Practical tip: 250 Mbit/s comfortably covers the average Swiss household — streaming, video calls and smart home included. Extra bandwidth mainly benefits upload and parallel sessions, not a single user's browsing comfort.

5G Home as a Serious Fiber Alternative

For households without an FTTH connection or with frequent moves, 5G Home offers an instant-install option. The router needs only power and a SIM, and works within minutes. Real-world figures vary by location and time of day.

Key 2026 figures:

  • Swisscom Home 5G Unlimited: CHF 60 per month, up to 1 Gbit/s, router included
  • Sunrise 5G Home Unlimited: CHF 50 per month
  • Salt Home 5G: CHF 39.95 per month
  • Wingo 5G Home: CHF 45 per month

When 5G Home makes sense: rentals without fiber, transition solution for 6 to 12 months, second home, locations with good 5G Standalone coverage.

When FTTH stays superior: intensive home office with constant cloud sync, latency-sensitive online gaming, simultaneous 4K streams in a family, upload-heavy applications like video editing or backup.

For details on mobile data plans, see the sibling article Mobile Internet in Switzerland. This article focuses exclusively on the fixed home connection.

Hardware: Router, Mesh System and Wi-Fi 6

Most providers ship their standard router. For apartments over 100 square meters or with more than 20 connected devices, an upgrade pays off.

  • Provider standard router: sufficient in small apartments, Wi-Fi 5 or Wi-Fi 6
  • Mesh system (Asus ZenWiFi, TP-Link Deco, AVM Repeater): recommended from 100 m2 or across several floors
  • Own router (Bring Your Own Router): possible with Init7 and iWay, with restrictions at Sunrise and Wingo.
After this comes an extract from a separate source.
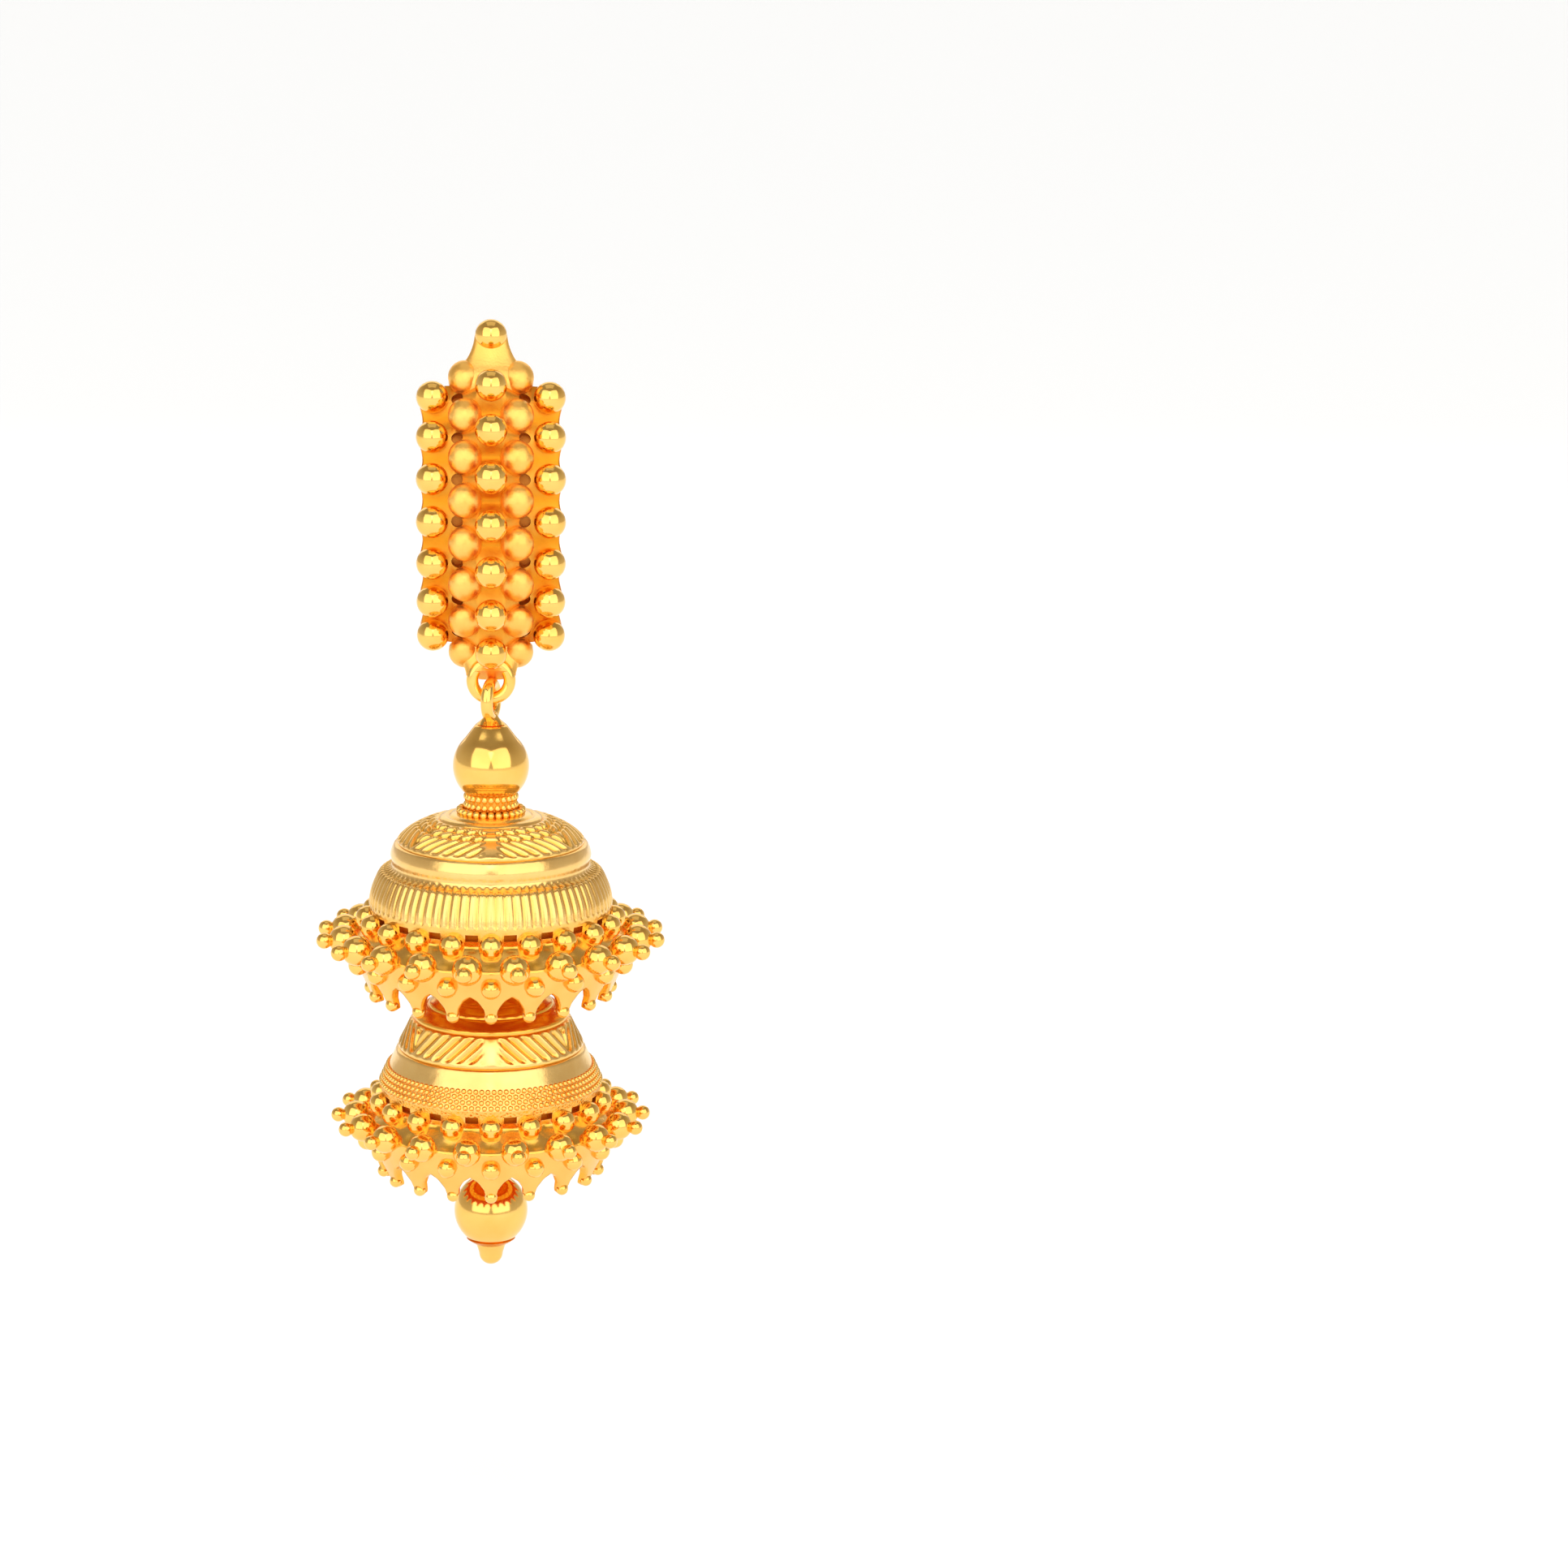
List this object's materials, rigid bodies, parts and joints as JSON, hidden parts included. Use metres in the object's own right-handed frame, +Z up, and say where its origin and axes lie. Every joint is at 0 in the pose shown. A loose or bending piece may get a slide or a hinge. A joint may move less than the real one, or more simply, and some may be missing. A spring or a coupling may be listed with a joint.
{
  "type": "drop earring",
  "caption": "Gold drop earring: a curved granulated stud with an ear post, and a swinging drop of two domed bells with beaded, scalloped skirts between polished balls.",
  "frame": {"origin": "centre of the flat seat on the back of the stud, where the ear post stands", "axes": "+Y along the post, away from the face of the earring; +Z up; the front faces -Y"},
  "size_m": [0.0188, 0.0211, 0.0521],
  "materials": {
    "polished_gold": "polished 22 carat gold",
    "engraved_gold": "bright engraved gold sheet",
    "satin_gold": "satin gold with polished granules"
  },
  "bodies": {
    "stud": {"stud_plate": "satin_gold", "ear_post": "polished_gold"},
    "drop": {"head_pin": "polished_gold", "upper_ball": "polished_gold", "collar": "satin_gold", "upper_bell": "engraved_gold", "upper_spacer": "polished_gold", "lower_bell": "engraved_gold", "lower_spacer": "polished_gold", "lower_ball": "polished_gold", "tip_bead": "polished_gold"}
  },
  "joints": [
    {"name": "drop_swing", "type": "hinge", "parent": "stud", "child": "drop", "pos_m": [0, -0.00079, -0.01428], "axis": [1, 0, 0], "range_deg": [-60, 60]}
  ]
}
Recommended models: FRITZ!Box 7590 AX, MikroTik hAP ax3, Asus RT-AX86U

Router tip: rental fees of CHF 5 to 10 per month total CHF 120 to 480 over a contract. A mid-range own router (from CHF 200) pays for itself in 20 to 40 months, if the provider permits BYOR.
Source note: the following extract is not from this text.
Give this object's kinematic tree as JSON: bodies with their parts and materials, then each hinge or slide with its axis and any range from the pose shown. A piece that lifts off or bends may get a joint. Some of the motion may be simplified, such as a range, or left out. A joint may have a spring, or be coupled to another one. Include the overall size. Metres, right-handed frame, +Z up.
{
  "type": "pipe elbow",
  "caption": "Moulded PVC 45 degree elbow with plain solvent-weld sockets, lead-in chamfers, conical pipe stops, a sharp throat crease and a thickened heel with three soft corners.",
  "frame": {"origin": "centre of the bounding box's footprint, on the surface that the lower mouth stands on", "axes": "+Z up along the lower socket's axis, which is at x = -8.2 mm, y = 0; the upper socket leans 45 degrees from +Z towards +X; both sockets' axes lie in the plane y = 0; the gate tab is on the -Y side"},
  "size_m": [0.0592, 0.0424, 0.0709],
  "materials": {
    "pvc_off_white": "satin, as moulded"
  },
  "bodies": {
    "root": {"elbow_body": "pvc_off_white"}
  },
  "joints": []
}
Bundle Strategy: Internet + Mobile + TV

Combined plans pay off only if you actually use every component. 2026 examples:

  • Swisscom inOne home L (Internet 1 Gbit/s + blue+ TV + unlimited mobile): CHF 195 per month
  • Sunrise One (Fiber 1 Gbit/s + TV + unlimited mobile): CHF 140 per month
  • Salt Combo (Fiber 10 Gbit/s + unlimited mobile + Salt TV): CHF 99.90 per month

Taking a separate discount mobile plan often costs less than the bundle suggests. Always calculate with concrete numbers.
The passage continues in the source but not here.